17 Maar gij zult ze ganselijk verbannen: de Hethieten, en de Amorieten, en de Kanaanieten, en de Ferezieten, de Hevieten, en de Jebusieten, gelijk als u de HEERE, uw God, geboden heeft;
Instead, you must completely destroy them: the Hittite, and the Amorite, the Canaanite, the Perizzite, the Hivite, and the Jebusite, as Yahweh your God has commanded you.
18 Opdat zij ulieden niet leren te doen naar al hun gruwelen, die zij hun goden gedaan hebben, en gij zondigt tegen den HEERE, uw God.

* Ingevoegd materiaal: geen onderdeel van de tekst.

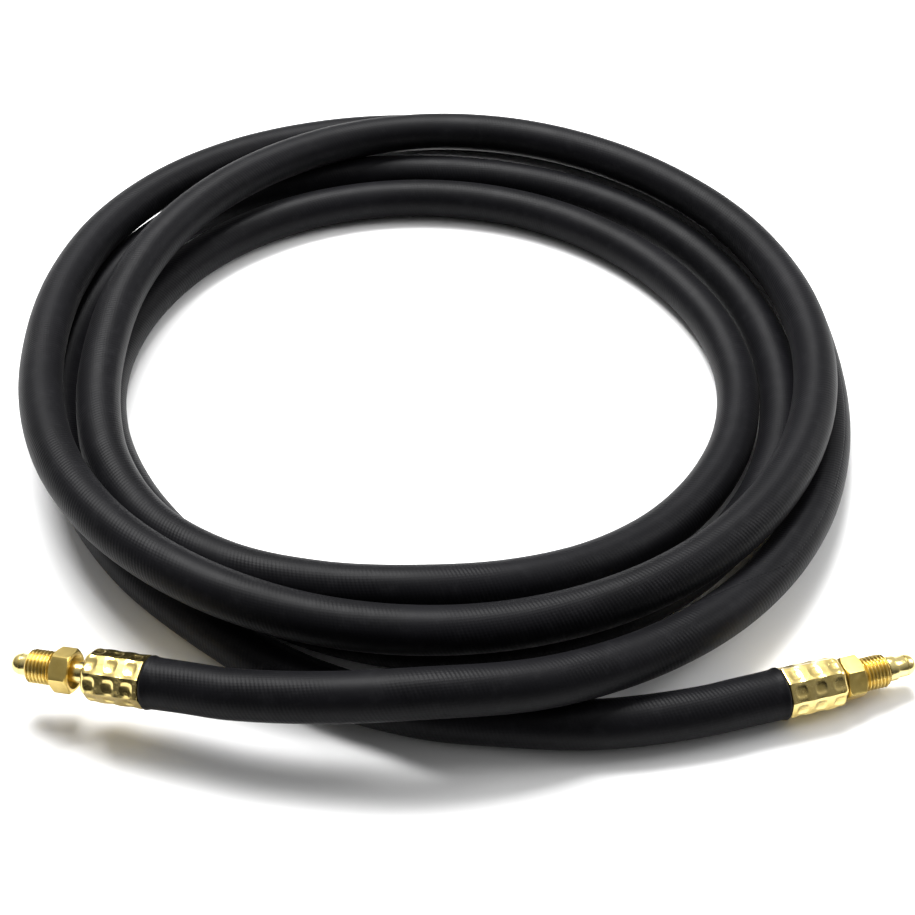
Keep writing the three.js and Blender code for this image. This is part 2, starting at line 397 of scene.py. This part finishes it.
def make_conductor():
    """A rope of seven strands, six laid round one."""
    first = HOSE_END + CLEARANCE + 1.0
    s = np.linspace(first, route.length - first, ROPE_STEPS)
    strands = [tube("strand_core", s, STRAND_RADIUS, STRAND_SIDES)]
    for k in range(6):
        strands.append(
            tube(
                f"strand_{k}", s, STRAND_RADIUS, STRAND_SIDES,
                offset=STRAND_OUT * STRAND_RADIUS, twist=2 * math.pi / STRAND_LAY, start=k * math.pi / 3,
            )
        )
    return joined(strands, "conductor_rope")


# ---------------------------------------------------------------- fittings

def ferrule_wall(y):
    """Eight crimped flats with a soft dimple in each of three rows, fins between them, and a rounded front."""
    def station(angles):
        facet = np.floor(angles / FLAT_ANGLE)
        off = angles - (facet + 0.5) * FLAT_ANGLE
        across = FERRULE_FLAT * np.tan(off)
        r = np.minimum(FERRULE_FLAT / np.cos(off), FERRULE_CORNER)
        ridge = np.clip(np.abs(off) / 0.39, 0, 1) ** 3
        for n, row in enumerate(DIMPLE_ROWS):
            uneven = np.sin(facet * 2.4 + n * 1.7)
            x = y - row - 0.15 * uneven
            aside = across + 0.15 * np.cos(facet * 3.1 + n)
            q = np.abs(aside / DIMPLE_HALF[0]) ** 3 + np.abs(x / DIMPLE_HALF[1]) ** 3
            inside = np.clip(1 - q, 0, 1)
            r = r - (DIMPLE_DEPTH + 0.04 * uneven) * inside * (1.4 - 0.4 * inside)
            r = r - ROW_DIP * np.exp(-((x / 1.5) ** 2)) * ridge
        r = r + FIN * (np.abs(off) > 0.385)
        lead = FERRULE_LENGTH - y
        if lead < FERRULE_ROUND:
            r = np.minimum(r, FERRULE_CORNER - 0.1) - (
                FERRULE_ROUND - math.sqrt(max(FERRULE_ROUND ** 2 - (FERRULE_ROUND - lead) ** 2, 0))
            )
        if y < 0.3:
            r = r - 0.3 * (1 - y / 0.3) ** 2
        return r, y
    return station


def make_ferrule(name, end):
    wall = np.arange(0.5, FERRULE_LENGTH - FERRULE_ROUND, 0.2)
    rounding = FERRULE_LENGTH - FERRULE_ROUND * (1 - np.sin(np.linspace(0, 1, 9) * math.pi / 2))
    ys = np.concatenate([[0, 0.08, 0.18, 0.3], wall, rounding])
    stations = [ring(FERRULE_BORE, 0.0)]
    stations += [ferrule_wall(y) for y in ys]
    hole = NECK_RADIUS + CLEARANCE
    back = FERRULE_LENGTH - FERRULE_FACE
    stations += [ring(hole + 0.15, FERRULE_LENGTH), ring(hole, FERRULE_LENGTH - 0.15), ring(hole, back)]
    stations += [ring(FERRULE_BORE, back)]
    return turned(name, stations, 8 * 14, fitting_matrix(end, end["ferrule_turn"]), sharp=24)


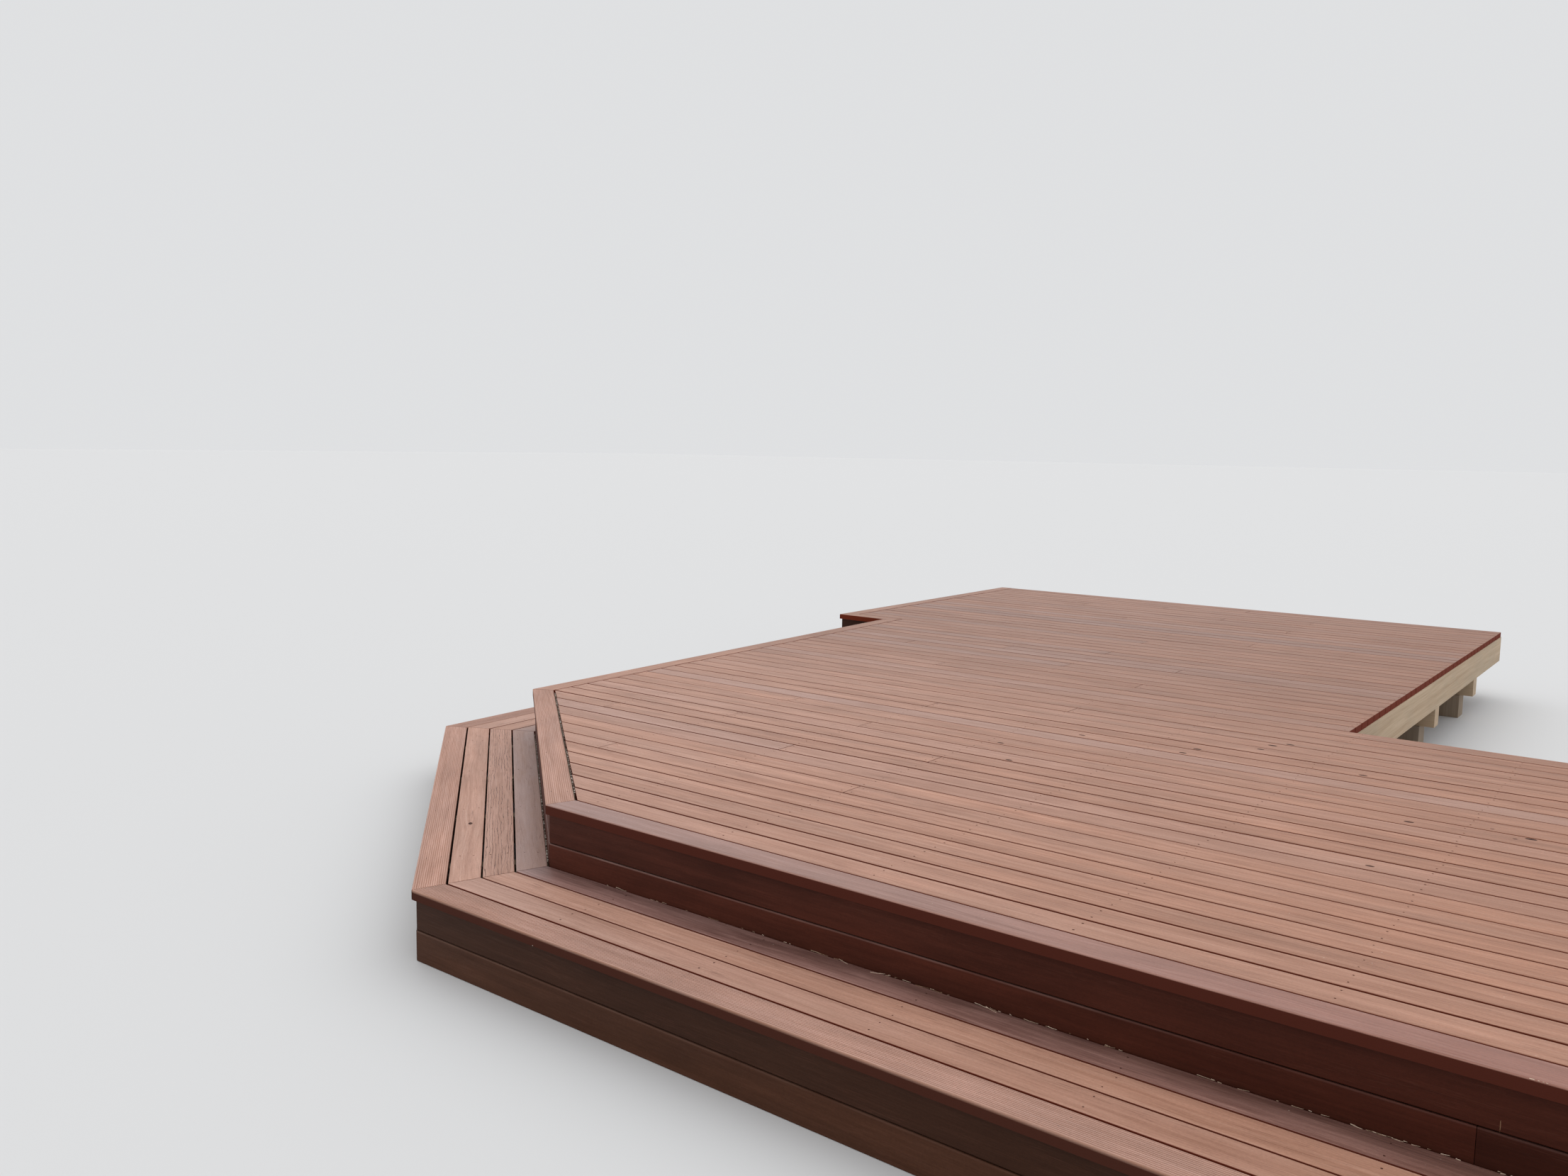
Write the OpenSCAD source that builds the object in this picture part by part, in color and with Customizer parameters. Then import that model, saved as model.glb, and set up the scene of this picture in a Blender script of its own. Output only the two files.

Do this so that they do not teach you to act in any of their abominable ways, as they have done with their gods. If you do, you will sin against Yahweh your God.
19 Wanneer gij een stad vele dagen zult belegeren, strijdende tegen haar, om die in te nemen, zo zult gij haar geboomte niet verderven, de bijl daaraan drijvende; want gij zult daarvan eten; daarom zult gij dat niet afhouwen (want het geboomte van het veld is des mensen spijze), opdat het voor uw aangezicht kome tot een bolwerk.
When you will besiege a city for a long time, as you wage war against it to capture it, you must not destroy its trees by wielding an ax against them. For you may eat from them, so you must not cut them down. For is the tree of the field a man whom you should besiege?
20 Maar het geboomte, hetwelk gij kennen zult, dat het geen geboomte ter spijze is, dat zult gij verderven en afhouwen; en gij zult een bolwerk bouwen tegen deze stad, dewelke tegen u krijg voert, totdat zij ten onderga.
Only the trees that you know are not trees for food, you may destroy and cut down; you will build siege works against the city that makes war with you, until it falls.